VA IRRRL funding fees

Remember the VA funding fee you paid when you first applied for your VA home loan? There’s also a funding fee involved with a VA IRRRL. The good news is it will only cost you 0.5 percent of the loan amount.

“You may not have to pay this 0.5 percent funding fee if you qualify for disability services through the VA,” says Leonard Ang, CEO of iPropertyManagement.

VA IRRRL closing costs

Additionally, you can expect to pay closing costs for the new loan, such as recording fees, title insurance, real estate taxes and other expenses.

“You may also need to pay an origination fee of up to 1 percent of the loan’s value, depending on the lender,” says Ang. “But this fee and any other closing costs can be rolled into the loan.”

Note that the closing cost fees you must pay for a VA streamline refinance are typically the same amounts you would be charged for any other type of loan.

“Fortunately, with a VA IRRRL, there will be no appraisal fee and limited, if any, credit report fees,” says Baker.

All in all, you can probably expect to pay at least 2 percent to 3 percent of your total loan amount in funding fees and closing costs combined.

Is a VA streamline refinance right for me?

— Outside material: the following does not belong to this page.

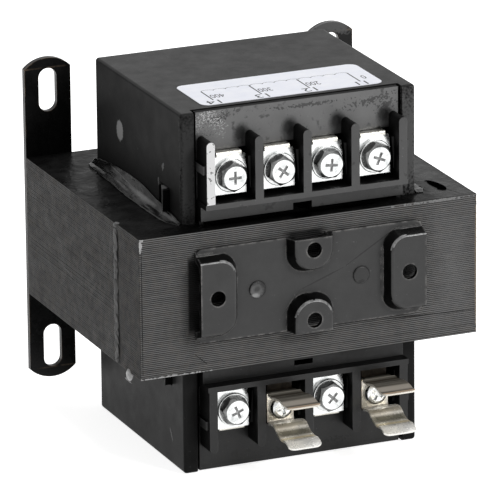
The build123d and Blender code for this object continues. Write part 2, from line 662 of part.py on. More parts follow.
def clip_screw(x):
    """A round-headed screw with a cross recess that holds a fuse clip on its tab."""
    z = -above(CLIP_HEIGHT)
    top = CLIP_BASE_FRONT - CLIP_SCREW_HEAD_HEIGHT
    head = pin(x, z, CLIP_SCREW_HEAD, top, CLIP_BASE_FRONT)
    rim = head.edges().filter_by(GeomType.CIRCLE).sort_by(Axis.Y)[0]
    head = fillet(rim, CLIP_SCREW_DOME)
    head -= cross_recess(x, z, CLIP_SCREW_RECESS_LENGTH, top)
    return head + pin(x, z, CLIP_SCREW_DIAMETER, CLIP_BASE_FRONT, CLIP_BASE_FRONT + CLIP_SCREW_REACH)


for number in FUSED_TERMINALS:
    save("fuse_clip_%d" % number, fuse_clip(terminal_x(number)))
save("fuse_clip_screws", joined(clip_screw(terminal_x(number)) for number in FUSED_TERMINALS))


# Leads between the coil and the terminal tabs

def lead(x, winding_height):
    """A wire from the front of a winding up to the underside of a tab."""
    rise = above(TAB_TOP) - TAB_THICKNESS - winding_height
    radius = LEAD_DIAMETER / 2
    upright = Pos(x, LEAD_CENTRE_Y, winding_height + rise / 2) * Cylinder(radius, rise)
    knee = Pos(x, LEAD_CENTRE_Y, winding_height) * Sphere(radius)
    into_coil = pin(x, winding_height, LEAD_DIAMETER, LEAD_CENTRE_Y, COIL_FRONT - LEAD_END_GAP)
    return upright + knee + into_coil


primary_height = BOBBIN_HALF_Z + PRIMARY_LEAD_BUILD
secondary_height = BOBBIN_HALF_Z + SECONDARY_LEAD_BUILD
save("primary_leads", joined(lead(terminal_x(number), primary_height)
                             for number in range(1, TERMINAL_COUNT + 1)))
save("secondary_leads", joined(turned_over(lead(terminal_x(number), secondary_height))
                               for number in range(1, TERMINAL_COUNT + 1)))


# Insulating film at the foot of the upper cover

def film(side):
    """A strip of film that stands against the side of the cover and turns out over the core."""
    wall_x = COVER_HALF_WIDTH + FILM_THICKNESS / 2
    foot_z = CORE_FACE + FILM_THICKNESS / 2
    path = FilletPolyline((wall_x, above(FILM_HEIGHT)), (wall_x, above(FILM_SHOULDER)),
                          (COVER_HALF_WIDTH + FILM_SPREAD, foot_z), radius=FILM_BEND)
    profile = trace(path, FILM_THICKNESS)
    front = COVER_FRONT + FILM_FRONT_MARGIN
    strip = sheet(profile, front, COVER_BACK - FILM_BACK_MARGIN)
    strip &= block(0, CORE_WIDTH, front, COVER_BACK, CORE_FACE, COVER_TOP)
    if side < 0:
        strip = mirror(strip, about=Plane.YZ)
    return strip


save("left_insulation_film", film(-1))
save("right_insulation_film", film(1))


# Connection label on the upper cover

def connection_label():
    """A thin sticker with rounded corners near the front edge of the top."""
    outline = RectangleRounded(LABEL_WIDTH, LABEL_DEPTH, LABEL_CORNER)
    middle_y = COVER_FRONT + LABEL_SETBACK + LABEL_DEPTH / 2
    return extrude(Pos(LABEL_SIDE_SHIFT, middle_y, COVER_TOP) * outline, amount=LABEL_THICKNESS)


save("connection_label", connection_label())
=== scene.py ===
import math
import random

import bpy
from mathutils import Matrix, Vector


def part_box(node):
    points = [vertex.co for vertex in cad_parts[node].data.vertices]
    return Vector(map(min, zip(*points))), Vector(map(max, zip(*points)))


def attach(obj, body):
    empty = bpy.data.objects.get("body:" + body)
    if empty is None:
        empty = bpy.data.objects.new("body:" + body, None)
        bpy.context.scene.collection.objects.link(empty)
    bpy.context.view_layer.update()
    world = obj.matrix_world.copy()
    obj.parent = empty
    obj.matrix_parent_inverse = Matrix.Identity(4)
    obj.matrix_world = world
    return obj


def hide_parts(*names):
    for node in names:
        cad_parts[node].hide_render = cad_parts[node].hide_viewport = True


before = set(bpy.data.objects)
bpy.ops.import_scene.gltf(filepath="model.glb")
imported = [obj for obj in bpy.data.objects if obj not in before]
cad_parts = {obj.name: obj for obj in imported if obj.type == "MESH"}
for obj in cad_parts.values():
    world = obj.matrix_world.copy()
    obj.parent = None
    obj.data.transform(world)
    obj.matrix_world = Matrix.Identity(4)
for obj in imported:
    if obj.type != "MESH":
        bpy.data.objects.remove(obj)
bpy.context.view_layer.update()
random.seed(11)

# Core, E part. Flat iron sheets with a yoke at the back and three legs towards the front, stacked
# seventy-four high, dipped in black varnish and painted. Sizes are in mm about the middle of the
# core's front face, with y to the back, and at() gives their place in the frame.
core_low, core_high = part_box("i_lamination_stack")


def at(x, y, z):
    return Vector((x / 1000, core_low.y + y / 1000, (core_low.z + core_high.z) / 2 + z / 1000))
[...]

Here are some scenarios where a VA streamline refinance can be a smart move:

  • You want to lower your monthly payments. You can reduce your monthly mortgage payment and pay much less over the life of your loan in interest if you successfully pursue a VA IRRRL. That’s because the VA streamline refi can only proceed if you can lower your rate (unless you’re moving from a VA ARM loan to a VA fixed-rate loan). Problem is, interest rates are currently higher right now than in years past, so you may have to postpone your refinance plans until rates drop.
  • You currently have an adjustable-rate mortgage. If your existing VA loan has a variable rate, your monthly bill can increase when that rate rises. A VA IRRRL can help you lock in a fixed rate. Even though rates have increased over the past year, you may still benefit from moving from an ARM to a fixed-rate VA loan.
  • You’re considering renting out your home. Getting an IRRRL only requires that you used to live in the home — you can move out and rent the residence and still refinance the loan. A lower interest rate can go a long way toward making the property profitable.

Alternatives to VA streamline refinance

An IRRRL isn’t your only option for refinancing your mortgage. These alternatives might be worth considering, too, depending on what you’re looking to achieve:

  • VA cash-out refinance. If you want to tap your home’s equity to borrow additional money, the VA also backs cash-out refinances. While these funds can help cover major expenses, this type of refinance also carries a significantly higher funding fee: 2.15 percent of the loan if it’s your first time, or 3.3 percent if you’ve already done a cash-out refinance.
  • Conventional refinance. Instead, you could refinance your VA loan into a conventional mortgage. The upside: You won’t have to pay a funding fee with this option. The downside: Rates for conventional mortgages tend to be higher than VA loan rates.

If you’re seeking extra cash but can’t or don’t want to pursue a VA IRRRL, consider a home equity loan or home equity line of credit (HELOC).

Bottom line

Refinancing doesn’t come any easier or speedier than a VA streamline refinance, provided you qualify. Without paying much, you could wind up saving a lot of money, depending on your current rate, the new rate and terms you can lock in. As you weigh your choices, use Bankrate’s VA loan calculator to estimate your new payment.

But if today’s interest rates are higher than the rate you are currently paying for a VA loan, you’ll have to wait things out. Explore your options and alternatives, including refinancing to a conventional mortgage if necessary.

Frequently asked questions about VA streamline refinances

  • At the time of this writing, the national average 30-year fixed VA refinance interest rate was 7.07 percent. Compare that to the national average 30-year fixed refinance rate of 7.76 percent.
  • Every time you streamline a VA loan, it replaces your existing loan, so there is no limit to the number of times you can refinance a home using the VA IRRRL.
  • Yes, there are closing costs with a streamline refinance, but the VA IRRRL program limits how much lenders can charge for closing. In many cases, closing costs amount to about 2 percent to 3 percent of the loan total, but this varies by lender. Closing costs cover such expenses as the lender’s fees, VA funding fees, title insurance and other costs.